I was told by a colleague of a headteacher of an outstanding primary school who used their entire pupil premium for the year to take every child to a West End show. I know some critics might deride this as a casual waste of money. But I applaud the bravery of that headteacher. He recognized that there was something so worthwhile in the enterprise of theatre, something so empowering for students, that it was worth that money.

And when it comes down to money, which it does, it seems unfortunate. As a head of department, I consider the most vital resource to be books: there always should be money in the budget for books. Yet after that, we need to consider these ephemeral “books in action,” which give so much to our students.

As a result of our year 12 theatre trip, the English department will be taking selected students to a theatre show once a term.

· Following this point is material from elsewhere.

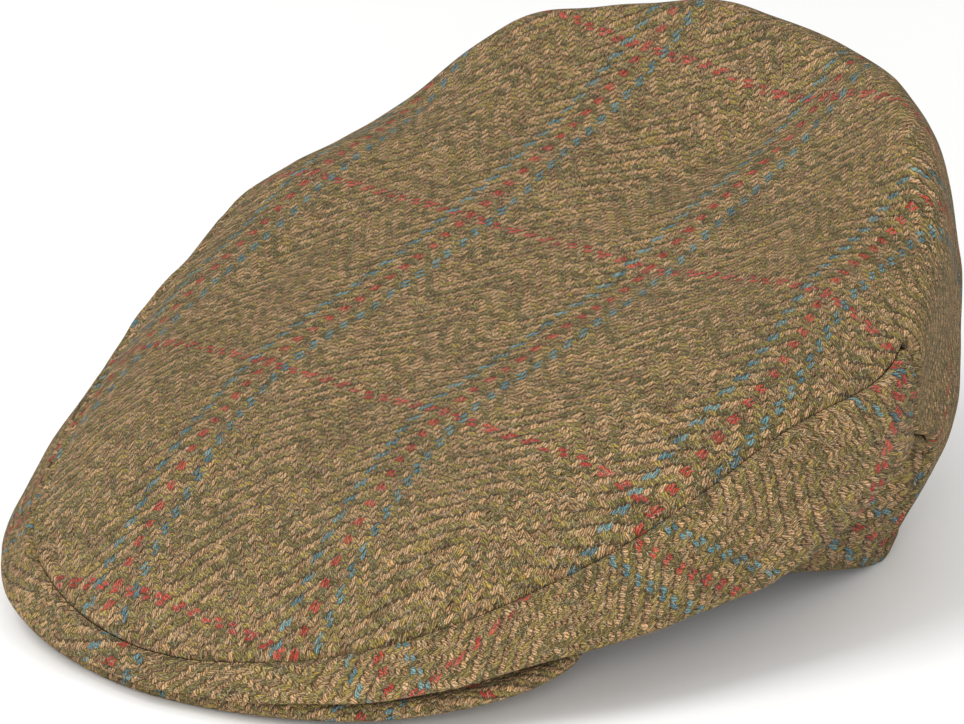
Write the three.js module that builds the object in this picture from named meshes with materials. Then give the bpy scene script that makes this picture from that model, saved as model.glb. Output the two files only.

The numbers, for money and staffing, will have to be small; no more than 20 at a time. The students will need to be chosen carefully: we want to take students who deserve a treat, and students who will benefit from this cultural experience. Perhaps we can build this momentum to bring an entire year group every year. The play, of course, will also need to be chosen carefully: I don’t think I want to take year 7 to Chekhov. Rafe Esquith also notably emphasizes the importance of educating students about the play before the visit, so they can squeeze the most out of the experience.

The theatre should not be an optional extra. It should not be cast aside as too expensive, or a waste of valuable resources. And we should not have 17-year-old budding literary critics who have never been there.